AUGUSTA — A proposal to build a wine bar and tapas restaurant in a former mill complex building is moving forward after receiving a round of cheers from Augusta city councilors.

The city-owned structure is the last remaining building of the former Edwards Manufacturing mill complex.

While councilors have yet to vote on the proposal, which would involve the city either selling the developers the building for $1 or leasing it long-term, nearly all of them recently expressed enthusiasm for it. Some said it could be a key piece of the long-hoped-for revitalization of the northern end of downtown, and even help spur positive growth all the way up Sand Hill.

“There has been some blowback, about passing this on for $1, but whether we sell it or it is a lease, these folks are prepared to put $750,000 or well over $1 million developing this property, so I don’t think this is a handout by any means,” said Augusta Mayor David Rollins. “It is a property that is going to do a lot for the community, as far as continuing the momentum. It shows there is a destination there. I think this is going to be a really key thing, that we’ll look back, in five to 10 years, and say that was the catalyst.”

The proposal is from developers Tobias Parkhurst, president of Oakes & Parkhurst Glass who has also developed multiple downtown buildings with housing and retail spaces, and attorney James Bass, a partner in Soltan Bass LLC law firm, both of whom helped co-found Cushnoc Brewing Co. and State Lunch, two restaurants in downtown Augusta.

The pair told councilors last week the finances of developing a 49-seat restaurant in a historic building, which currently has neither sewer nor water lines connected to it, will be a challenge. But they also believe it could bring benefits to the area beyond an immediate short-term payback. The proposed new eatery and wine bar is named Sand Hill Wine & Provisions, in recognition of its location at the base of Sand Hill, where many of the hundreds of mill workers lived.

“We’re excited about using this to potentially extend some of the success from the downtown, to help drive some investment in Sand Hill and the neighborhood,” Bass said. “The park, I think is a little underutilized. I think we can get more value out of that. It’s such a great space right there on the river.”

Their proposal to the city is to sell them the building and about a half-acre of land it is located on for $1.
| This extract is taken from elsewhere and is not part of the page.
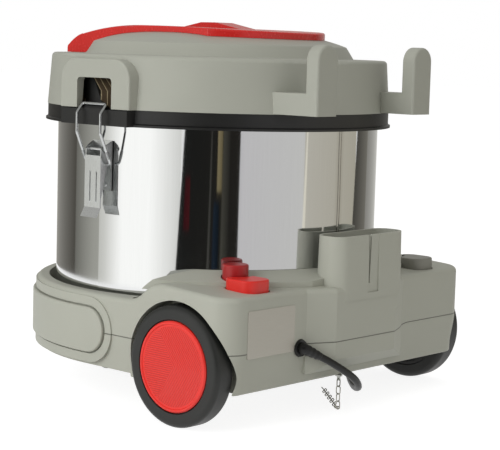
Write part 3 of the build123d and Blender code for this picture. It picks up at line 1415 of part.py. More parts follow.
with BuildPart() as cloth_filter:
    with BuildSketch(Plane.XY.offset(basket_foot_z - cloth_gap - cloth_thick)):
        Circle(basket_radius + cloth_gap + cloth_thick)
    extrude(amount=cloth_top_z - basket_foot_z + cloth_gap + cloth_thick)
    with BuildSketch(Plane.XY.offset(basket_foot_z - cloth_gap)):
        Circle(basket_radius + cloth_gap)
    extrude(amount=cloth_top_z - basket_foot_z + cloth_gap, mode=Mode.SUBTRACT)
cloth_filter.part.label = "cloth_filter"
export_step(cloth_filter.part, "parts/cloth_filter.step")

# ================================================================ cord, plug and antistatic chain
with BuildPart() as cord_gland:
    gland_plane = Plane(origin=(gland_x, base_rear, gland_z), x_dir=(1, 0, 0), z_dir=(0, 1, 0))
    with BuildSketch(gland_plane.offset(-base_wall - 0.5)):
        Circle(gland_hole)
    extrude(amount=base_wall + 1)
    with BuildSketch(gland_plane.offset(seat_gap)):
        Circle(gland_flange)
    extrude(amount=2.0, taper=20)
    with BuildSketch(gland_plane.offset(seat_gap)):
        Circle(cord_radius + 2.2)
    extrude(amount=cord_points[0][1] - base_rear - seat_gap, taper=8)
cord_gland.part.label = "cord_gland"
export_step(cord_gland.part, "parts/cord_gland.step")


def bend_radii(points):
    """Radius of each bend: 0.45 of the shorter run beside it over the tangent of half the turn."""
    radii = []
    for before, at, after in zip(points, points[1:], points[2:]):
        run_in = Vector(*at) - Vector(*before)
        run_out = Vector(*after) - Vector(*at)
        turn = radians(run_in.get_angle(run_out))
        radii.append(0.45 * min(run_in.length, run_out.length) / tan(turn / 2))
    return radii


with BuildPart() as cord_tube:
    cord_radii = bend_radii(cord_points)
    with BuildLine():
        cord_route = FilletPolyline(*cord_points, radius=cord_radii)
    with BuildSketch(Plane(origin=cord_route @ 0, z_dir=cord_route % 0)):
        Circle(cord_radius)
    sweep()
cord_tube.part.label = "cord_tube"
export_step(cord_tube.part, "parts/cord_tube.step")
print("cord bend radii", [round(radius, 1) for radius in cord_radii])
cord_volume = pi * cord_radius**2 * cord_route.length
print("cord run", round(cord_route.length, 1), "volume over section times run", cord_tube.part.volume / cord_volume)

coil_section = Plane(origin=(*coil_centre, 0), x_dir=(1, 0, 0), z_dir=(0, -1, 0))
with BuildPart() as cord_coil:
    with BuildSketch(coil_section):
        with Locations((coil_mid_radius, coil_height / 2 + coil_lift)):
            RectangleRounded(coil_width, coil_height, coil_corner)
    revolve(axis=Axis((*coil_centre, 0), (0, 0, 1)))
cord_coil.part.label = "cord_coil"
export_step(cord_coil.part, "parts/cord_coil.step")

# plug beside the coil, its tail in line with the outermost turn of the coil's top layer
plug_x = coil_centre[0] + coil_mid_radius + coil_width / 2 - cord_radius
plug_plane = Plane(
    origin=(plug_x, coil_centre[1] - plug_tail_start, plug_radius + coil_lift), x_dir=(1, 0, 0), z_dir=(0, -1, 0)
)
turn_height = coil_height - cord_radius - plug_radius
with BuildPart() as plug:
    with BuildSketch(plug_plane):
        with Locations((0, turn_height)):
            Circle(cord_radius + plug_tail_wall)
    with BuildSketch(plug_plane.offset(plug_tail)):
        Circle(plug_radius * plug_neck)
    loft()
    with BuildSketch(plug_plane.offset(plug_tail)):
        Circle(plug_radius * plug_neck)
    with BuildSketch(plug_plane.offset(plug_tail + plug_length / 2)):
        Circle(plug_radius)
    loft()
    with BuildSketch(plug_plane.offset(plug_tail + plug_length / 2)):
        Circle(plug_radius)
    extrude(amount=plug_length / 2)
    with BuildSketch(plug_plane.offset(plug_tail + plug_length)):
        with Locations((plug_pin_pitch / 2, 0), (-plug_pin_pitch / 2, 0)):
            Circle(plug_pin_radius)
    extrude(amount=plug_pin_length)
    with BuildSketch(plug_plane.offset(plug_tail + plug_length / 2)):
        with Locations((0, plug_radius), (0, -plug_radius)):
            Rectangle(plug_groove[0], plug_groove[1])
    extrude(amount=plug_length / 2, mode=Mode.SUBTRACT)
plug.part.label = "plug"
export_step(plug.part, "parts/plug.step")

# chain: hangs from its screw to the floor, then lies on the floor towards the front
pitch = link_length - 2 * link_wire - link_gap
chain_top_z = chain_low_z + link_length / 2 + chain_hanging * pitch
with BuildPart() as chain_screw:
    with BuildSketch(Plane.XY.offset(bottom_rear_z - chain_screw_thick)):
        with Locations((chain_x, chain_y)):
            Circle(chain_screw_radius)
    extrude(amount=chain_screw_thick - seat_gap / 2)
    # eye below the head; the first link passes through it
    eye_height = bottom_rear_z - chain_screw_thick - chain_top_z - link_length / 2
    with BuildSketch(Plane(origin=(chain_x, chain_y, 0), x_dir=(0, 1, 0), z_dir=(1, 0, 0))):
        with Locations((0, chain_top_z + link_length / 2 + eye_height / 2 - link_wire)):
            Rectangle(2 * chain_screw_thick, eye_height + 4 * link_wire)
        with Locations((0, chain_top_z + (link_length - link_wire) / 2)):
            Circle(link_wire, mode=Mode.SUBTRACT)
    extrude(amount=link_wire, both=True)
chain_screw.part.label = "chain_screw"
export_step(chain_screw.part, "parts/chain_screw.step")

link_places = []
for step in range(chain_links):
    if step <= chain_hanging:
        centre = (chain_x, chain_y, chain_top_z - step * pitch)
        link_places.append(Plane(origin=centre, x_dir=(0, 0, 1), z_dir=(step % 2, 1 - step % 2, 0)))
    else:
        along = (step - chain_hanging - 1) * pitch + (link_length - link_wire) / 2
        centre = (chain_x + chain_run[0] * along, chain_y + chain_run[1] * along, chain_lie_z)
        lean = 0 if step == chain_hanging + 1 else 1 - 2 * (step % 2)
        across = (-lean * chain_run[1], lean * chain_run[0], 1)
        link_places.append(Plane(origin=centre, x_dir=(*chain_run, 0), z_dir=across))
with BuildPart() as antistatic_chain:
    for place in link_places:
        with BuildSketch(place):
            SlotOverall(link_length, link_width)
            SlotOverall(link_length - 2 * link_wire, link_width - 2 * link_wire, mode=Mode.SUBTRACT)
        extrude(amount=link_wire / 2, both=True)
antistatic_chain.part.label = "antistatic_chain"
export_step(antistatic_chain.part, "parts/antistatic_chain.step")
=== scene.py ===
import json
from math import cos, pi, radians, sin, sqrt

import bmesh
import bpy
from bpy.props import FloatProperty, FloatVectorProperty, PointerProperty
from mathutils import Matrix, Vector


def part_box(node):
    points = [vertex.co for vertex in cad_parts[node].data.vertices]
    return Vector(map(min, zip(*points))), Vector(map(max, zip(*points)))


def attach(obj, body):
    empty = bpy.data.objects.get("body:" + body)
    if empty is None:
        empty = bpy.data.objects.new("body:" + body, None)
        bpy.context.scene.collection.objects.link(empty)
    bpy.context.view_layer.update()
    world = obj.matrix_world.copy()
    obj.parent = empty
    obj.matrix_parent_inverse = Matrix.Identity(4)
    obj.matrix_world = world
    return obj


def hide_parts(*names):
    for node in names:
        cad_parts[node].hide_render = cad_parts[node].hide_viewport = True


bl_info = {
    "name": "Canister vacuum finish",
    "version": (1, 0, 0),
    "blender": (4, 5, 0),
    "location": "3D View > Sidebar > Vacuum",
    "description": "Finishes, mains lead and small trim of a canister vacuum, built round its packed solids",
    "category": "Object",
}

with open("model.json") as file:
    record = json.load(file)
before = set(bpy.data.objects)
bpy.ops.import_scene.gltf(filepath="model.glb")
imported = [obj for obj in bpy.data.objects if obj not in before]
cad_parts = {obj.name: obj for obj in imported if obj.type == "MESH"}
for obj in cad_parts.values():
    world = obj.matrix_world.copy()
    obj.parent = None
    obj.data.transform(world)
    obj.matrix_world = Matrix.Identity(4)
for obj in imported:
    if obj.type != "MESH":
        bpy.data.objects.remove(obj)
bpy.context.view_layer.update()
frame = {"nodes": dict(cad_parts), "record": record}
nodes = frame["nodes"]
MM = 0.001   # a size written with it is in metres; other sizes of pieces are in millimetres
TANK_RADIUS = 165 * MM
HEAT_TINT_REACH = 0.04                   # radians from the weld to where its heat tint ends
WHEEL_CENTRE = (126.3 * MM, 56.7 * MM)   # y and z of the rear axle
CAP_GROOVES_RADIUS = 37 * MM             # the wheel caps' grooves end here, inside the smooth rim
SEAM_HEIGHT = 74 * MM
SEAM_RISE = 3 * MM                       # how much higher the seam runs past the rear swelling
SEAM_STEP = (-86 * MM, -64 * MM)         # x of the two ends of that step
SEAM_CORE, SEAM_EDGE = 0.25 * MM, 0.7 * MM   # half widths of the seam's dark core and of its soft edge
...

They also seek an eight-year tax increment financing deal that would return 50% of the property taxes back to the developers, an amount estimated at $5,000 a year. After eight years the city would get the full estimated $10,000 in property tax payments, which is currently owned by the city and thus tax-exempt.

The developers estimate the redevelopment will cost between $750,000 and $1.5 million.

City Manager William Bridgeo noted that in the fall of 2018 the city sought proposals from developers to repurpose the building, which the city only uses for storage, but found no takers.

He said it may make more sense to lease the building to the developers, for $1 a year, in a long-term lease, instead of selling it to them. And he said he was personally excited about the proposal and the track record of the developers.

With councilors expressing informal support for it, Bridgeo said he and other city staff would prepare a proposal to sell or lease the building to the pair. That would have to be approved by councilors to continue moving forward.

The vacant structure is the only mill building of the former sprawling riverside Edwards Manufacturing mill complex, also known as the Bates Mill, still standing, In 1989, a massive fire destroyed the rest of the historic structures. The two-story, 30-by-60-foot brick building was built between 1910 and 1920 to house transformers that used electricity from the dam to power the mill. At its peak, the Edwards mill workforce numbered 1,300 people.

The developers said they would aim to draw on the building’s and mill’s past and incorporate historical images into its decor.